Some people will gripe about the length, but for me, it was like sinking back into a familiar leather chair and letting the memories wash over me. Yes, you could say the structure does mimic that of The Fellowship of the Ring a little too closely (which I suppose you could lay at Tolkien’s feet). And nobody is going to be surprised by The Hobbit. There’s not the “I can’t believe he pulled it off!” of Fellowship, the “I can’t believe he did it again!” of Two Towers, or the “I can’t believe he stuck the landing!” of Return of the King. We expect Jackson to be good at this, and maybe that’s leading some to not give him enough credit for this go-round. But having come from a place where I wasn’t willing to extend him any credit at all, I’m happily willing to eat crow.

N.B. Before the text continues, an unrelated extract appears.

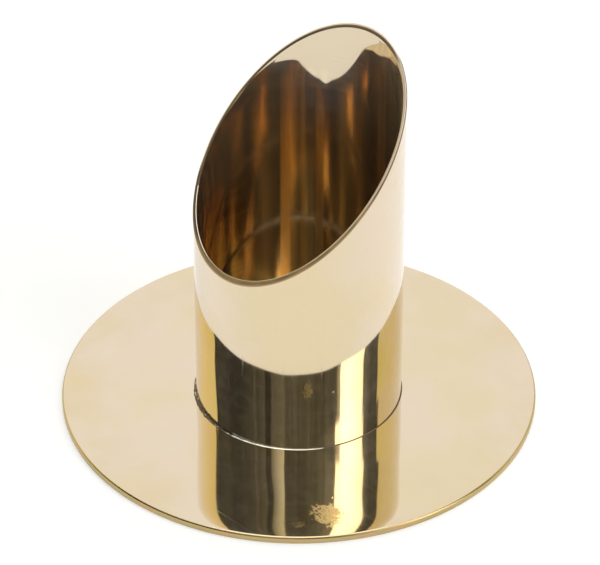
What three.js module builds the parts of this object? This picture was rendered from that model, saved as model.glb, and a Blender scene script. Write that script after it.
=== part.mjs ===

As I walked out into the night after seeing the film, that little voice of doubt that I ignored thirteen years ago was nowhere to be found. This doesn’t feel like slavish, required devotion, an apology for a flawed product I feel compelled to defend. The Hobbit: An Unexpected Journey won’t make you forget The Lord of the Rings, but it won’t make you wish you were watching that instead either, and it’s worthy of sitting on the same shelf. Jackson’s got two more films in which he could conceivably screw the whole thing up. But at least I’m actually on board for those two films now.